Could improved gut health be a new sleep therapy?
This all leads to a tantalising proposition: if we altered our diet or the microbiome of our gut, could we improve our sleep? The idea certainly holds some promise. Take prebiotics – fibre compounds in food that feed the beneficial gut bacteria. Another study published in Scientific Reports found that rats on a prebiotic diet not only slept better than those on a non-prebiotic diet; they were also better at dealing with stress. Digging deeper, the researchers found the rats on the prebiotic diet had fewer sleep-disrupting metabolites.
They are cautiously optimistic that their findings could lead to new approaches in the treatment of sleep problems. One of the co-authors of the research is Dr Monika Fleshner, professor of integrative physiology at the University of Colorado. She says that the discovery of “an innovative alternative to sleep medications is desirable. The next step is to figure out which specific dietary prebiotics can affect which types of gut bacteria.”
Dr Jaime Tartar, neuroscience programme director at Nova Southeastern University in Florida, warns that the relationship between the gut microbiome and sleep is a complex one. “I don’t think the answer for significantly better sleep will be simply to supplement the diet with one particular prebiotic,” she says. “But this research area holds the promise of directing us towards how we can improve sleep through diet.”
Are ‘sleepbiotics’ the future?
Manipulating the gut microbiome could target numerous health problems associated with poor sleep, such as cardiovascular disease and diabetes.

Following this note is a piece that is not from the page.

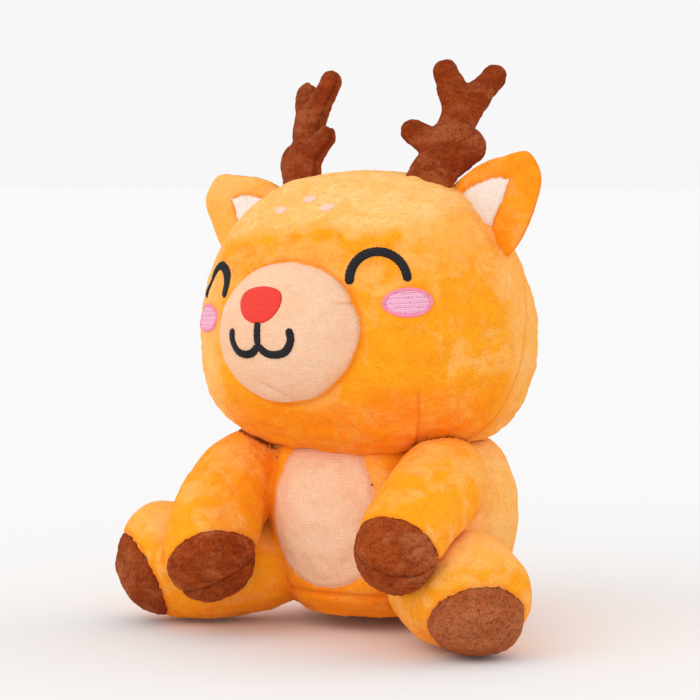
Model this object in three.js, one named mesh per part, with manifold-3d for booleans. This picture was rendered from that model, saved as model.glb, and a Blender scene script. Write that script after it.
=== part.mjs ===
// A seated plush deer with a large head, stuffed ears and antlers, four sewn-on limbs and a tail.
// Millimetres, +Z up. The deer faces -Y, its left side is +X, and it sits on the plane z = 0.
import * as THREE from "three";
import { mergeVertices } from "three/addons/utils/BufferGeometryUtils.js";
import Module from "manifold-3d";

const wasm = await Module();
wasm.setup();

const degrees = THREE.MathUtils.degToRad;
const at = (x, y, z) => new THREE.Vector3(x, y, z);
const place = ({ side, forward, level }) => at(side, -forward, level);

// Fabric and sewing
const GAP = 0.3; // clearance between neighbouring pieces
const COVER_THICKNESS = 2; // short-pile fabric with its backing
const STITCH_HEIGHT = 1.3; // how far satin stitches and sewn-on patches stand up
const FLEX_CLEARANCE = 0.6; // extra room at a seam that flexes
const OVERRUN = 400; // how far cutting blocks run past the toy
const MERGE_DISTANCE = 0.001;

// Neck and head. Heights on the head are measured from the neck seam.
const NECK_HEIGHT = 84;
const HEAD_FORWARD = 8;
const HEAD_SIDEWAYS = -1.3;
const HEAD_ROLL = degrees(-3.5);
const HEAD_HALF_WIDTH = 77.5;
const HEAD_HALF_DEPTH = 68;
const CHEEK_LEVEL = 47;
const CROWN_RISE = 70;
const CHIN_DROP = 56;
const CROWN_CURVE = { bend: 1.8, fullness: 2.8 };
const CHIN_CURVE = { bend: 3, fullness: 2.5 };
const HEAD_SIDE_SEAM = 10;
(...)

Gozal believes that a greater understanding of the microbiome in health heralds a new approach to sleep.
“This opens unique opportunities for ‘sleepbiotics’ and the development of approaches to promote healthy sleep, as well as the treatment of sleep disorders using personalised interventions,” he says.
Indeed, Unilever has recently joined forces with Microba Life Sciences to explore this very area.
“People need to treat sleep not as an expendable commodity but rather as a major long-term determinant of health and wellness,” Gozal adds. The gut microbiome has a role to play in this, but we are only just starting to discover its nature and extent.